Luca Vidi

Personal information
- Born: 7 July 1976 (age 50) St. Gallen, Switzerland

Sport
- Sport: Skiing

= Luca Vidi =

Swiss alpine skier

Luca Vidi (born 7 July 1976 in St. Gallen, Switzerland) is a Swiss former alpine ski racer who competed in slalom, giant slalom, downhill, and super-G. After retiring from the sport in 2001 due to injury, Vidi is now primarily an entrepreneur.

==Career in sports==
Starting with his first official competition under registry of the International Ski Federation in 1994 in Zermatt, Switzerland, Vidi competed until 2001, mainly in Switzerland, Austria and Italy - less frequently in France, Spain, Liechtenstein, Norway and South Korea.
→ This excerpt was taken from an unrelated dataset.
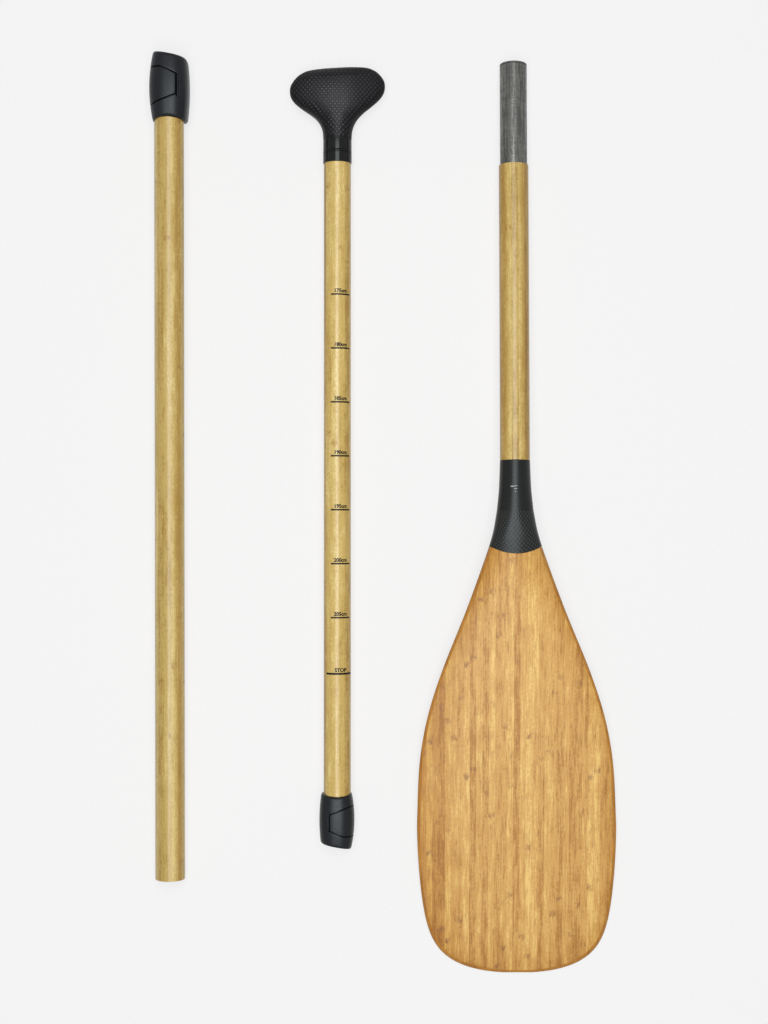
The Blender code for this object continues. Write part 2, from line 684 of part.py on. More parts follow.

Notable performances include a 15th place in Super G at the European Cup in Altenmarkt-Zauchensee, Austria, in 1996 as well as first and second place in Downhill and Super G respectively at the Universiade in Muju, South Korea, in 1997.
Vidi's equipment of choice included bindings by Atomic and boots by Lange.

==Career from 2001==
Vidi retired from active sports in 2001 due to ever more frequent injuries and concentrated on studying business economics at University of St. Gallen. Still a student, he co-founded a subsidiary online-translation company in 2002 of which he remains CEO to this day.

==Other notable activities==
Vidi counts among the supporters of the NGO CCI (Centro de Convivência Infantil), who entertains a day school for children in Mogi-Mirim, Brazil.